### Description of the task
Where a line in the listing below contains the word "parts", copy that line.

### Data section
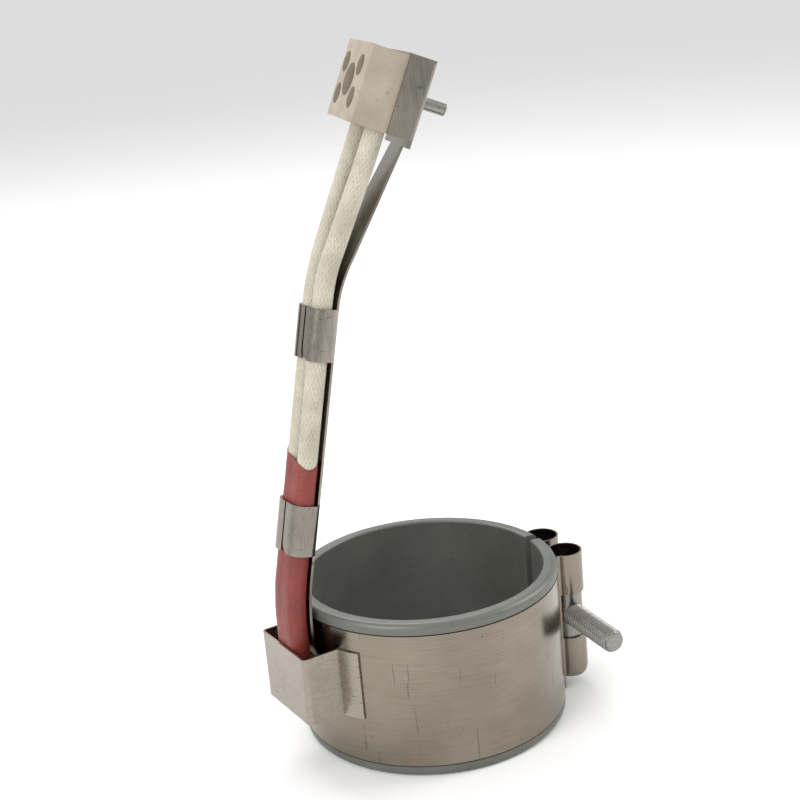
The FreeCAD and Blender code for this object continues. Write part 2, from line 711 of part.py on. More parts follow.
def add_support_bracket():
    """One strip: foot on the band, joggle, leaning run with four clip tabs, twist, and tray."""
    foot = -size("band_outer_radius") - size("foot_clearance")
    high = lean_point(size("high_bend_height"))
    end = Vector(size("tray_x"), 0, size("tray_z"))
    last_run = end - high
    bend_reach = size("high_bend_radius") * math.tan(
        (last_run.getAngle(Vector(0, 0, 1)) - math.radians(size("lean"))) / 2)
    twist_start = high + last_run.normalize() * (bend_reach + size("twist_margin"))
    route = rounded_route(
        [Vector(foot, 0, size("foot_bottom")), Vector(foot, 0, size("foot_top")),
         Vector(-size("strip_stand"), 0, size("joggle_top")),
         Vector(-size("strip_stand"), 0, size("low_bend_height")), high, twist_start],
        [size("joggle_radius"), size("joggle_radius"), size("low_bend_radius"),
         size("high_bend_radius")])
    base = FreeCAD.Placement(Vector(foot, 0, size("foot_bottom")), FreeCAD.Rotation())
    run = sweep_section(route, strip_section(base))
    run_tilt = math.degrees(Vector(0, 0, 1).getAngle(end - high))
    lower = FreeCAD.Placement(twist_start, FreeCAD.Rotation(Vector(0, 1, 0), run_tilt))
    upper = FreeCAD.Placement(end, FreeCAD.Rotation(size("tray_twist"), size("tray_tilt"), 0))
    twist = Part.makeLoft([strip_section(lower), strip_section(upper)], True, True)
    strip = run.fuse(twist)
    strip.transformShape(placed("arm").toMatrix())
    parts = [shape_feature("bracket_strip", strip)]
    for name, height, bore in (("low", "clip_low", "clip_radius"),
                               ("high", "clip_high", "lead_radius + clip_clearance")):
        parts += clip_tabs(name, height, bore)
    parts += tray_parts()
    node(fuse("bracket", *parts), "support_bracket")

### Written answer
The FreeCAD and Blender code for this object continues. Write part 2, from line 711 of part.py on. More parts follow.
    parts = [shape_feature("bracket_strip", strip)]
        parts += clip_tabs(name, height, bore)
    parts += tray_parts()
    node(fuse("bracket", *parts), "support_bracket")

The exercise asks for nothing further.